Scheme 1 Synthesis of PPLG-g-POSS copolymers.

Experimental

Materials

Isobutyltrisilanol-POSS was obtained from Hybrid Plastics. Propargyl alcohol and L-glutamic acid were purchased from Tokyo Kasei Kogyo. Copper(I) bromide (CuBr) was purified by washing with glacial acetic acid overnight, followed by washing with absolute ethyl ether and then drying under vacuum. N,N-Dimethylformamide (DMF), sodium azide (NaN₃), triethylamine (TEA), trichloro[4-(chloromethyl)phenyl]silane, N,N,N,N,N-pentamethyldiethylenetriamine (PMDETA, 99%), and trifluoroacetic acid-d (d-TFA) were purchased from Aldrich. All solvents were distilled prior to use. Mono-benzyl azide POSS (N₃-POSS) was prepared according to our previous literature procedure.²⁶

The synthesis method of γ-propargyl-L-glutamates^27,28

L-glutamic acid was cooled to lower than room temperature under vacuum, and excess propargyl alcohol was added to the reactor using a syringe. Following the addition of tert-butanol, the mixture became a white powder suspension. As in the procedure above, concentrated sulfuric acid was added slowly dropwise with a syringe while the reaction was being cooled on an ice bath. The solution gradually became clear, and the reaction was over within 24 h. The solution was quenched with TEA. Ethyl ether was then added, and the solution became a suspension. The suspension solution was put into a beaker, and an alcohol solution was carefully added until the white powder appeared. The resulting suspension was filtered to extract the residual white solid. The solid was washed three times with ethyl ether in a beaker, and the purified compound was collected by filtration.

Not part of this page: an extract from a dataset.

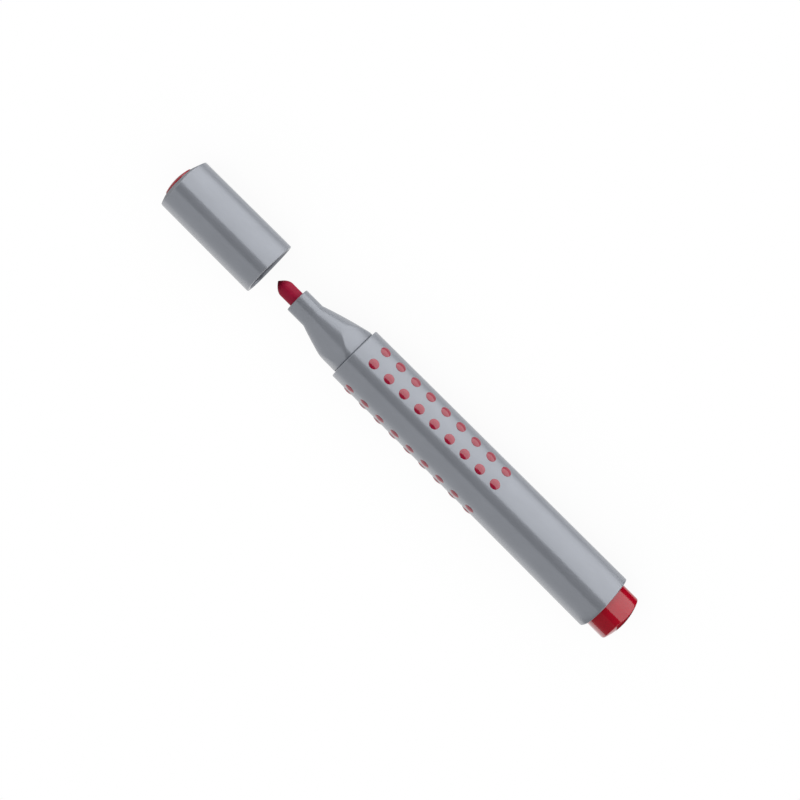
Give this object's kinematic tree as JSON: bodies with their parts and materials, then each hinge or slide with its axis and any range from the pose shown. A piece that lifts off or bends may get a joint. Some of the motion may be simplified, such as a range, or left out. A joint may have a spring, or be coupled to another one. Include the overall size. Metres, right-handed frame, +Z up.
{
  "type": "flipchart marker",
  "caption": "Three-sided felt marker with grip dots, a bullet nib in a tapered holder, a domed end plug and a pull-off cap lying in line with it.",
  "frame": {"origin": "under the middle of the whole layout, on the surface that the marker lies on, below its long axis", "axes": "+X along the marker from the end plug to the nib and the cap, +Z up through the upper corner of the three-sided body, +Y to the left of the writing direction"},
  "size_m": [0.1702, 0.0178, 0.0174],
  "materials": {
    "barrel_grey": "satin moulded grey plastic",
    "holder_grey": "satin moulded grey plastic",
    "cap_grey": "satin moulded grey plastic",
    "grip_red": "satin red plastic",
    "plug_red": "glossy red plastic",
    "insert_red": "glossy red plastic",
    "nib_fibre": "bonded fibre soaked with red ink",
    "core_fibre": "soft fibre core soaked with red ink",
    "film": "thin smooth plastic film"
  },
  "bodies": {
    "marker": {"barrel": "barrel_grey", "grip_strip_right_upper": "grip_red", "grip_strip_right_lower": "grip_red", "grip_strip_left_upper": "grip_red", "grip_strip_left_lower": "grip_red", "grip_strip_under_right": "grip_red", "grip_strip_under_left": "grip_red", "nib_holder": "holder_grey", "nib": "nib_fibre", "ink_reservoir": "core_fibre", "reservoir_film": "film", "end_plug": "plug_red"},
    "cap": {"cap_shell": "cap_grey", "cap_insert": "insert_red"}
  },
  "joints": [
    {"name": "cap_slide", "type": "slide", "parent": "marker", "child": "cap", "axis": [-1, 0, 0], "range_m": [0, 0.03221]}
  ]
}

Synthesis of N-carboxyanhydride from γ-propargyl-L-glutamates^27,28

To a degassed mixture of γ-propargyl-L-glutamates, ethyl acetate was added under vacuum at lower than room temperature. As the above procedure was completed, N₂ gas filled the reactor, and it was then heated to reflux. The solid triphosgene (1/3 mole ratio of γ-propargyl-L-glutamates) was added. The γ-Propargyl-L-glutamates were gradually dissolved to become a clear solution. The solution was stirred for 2–3 h at room temperature. The solution was filtered to collect the filtrate and extracted with a cold 0.5% sodium bicarbonate solution. The organic layer was separated and dried over anhydrous MgSO₄ at 0 °C. Filtration and evaporation resulted in clear oil. The clear oil was dissolved in ethyl acetate and was passed through aluminium oxide. The solvent was removed under vacuum to yield a pure oily liquid.

Control ring-opening polymerization of N-carboxyanhydride (PPLG)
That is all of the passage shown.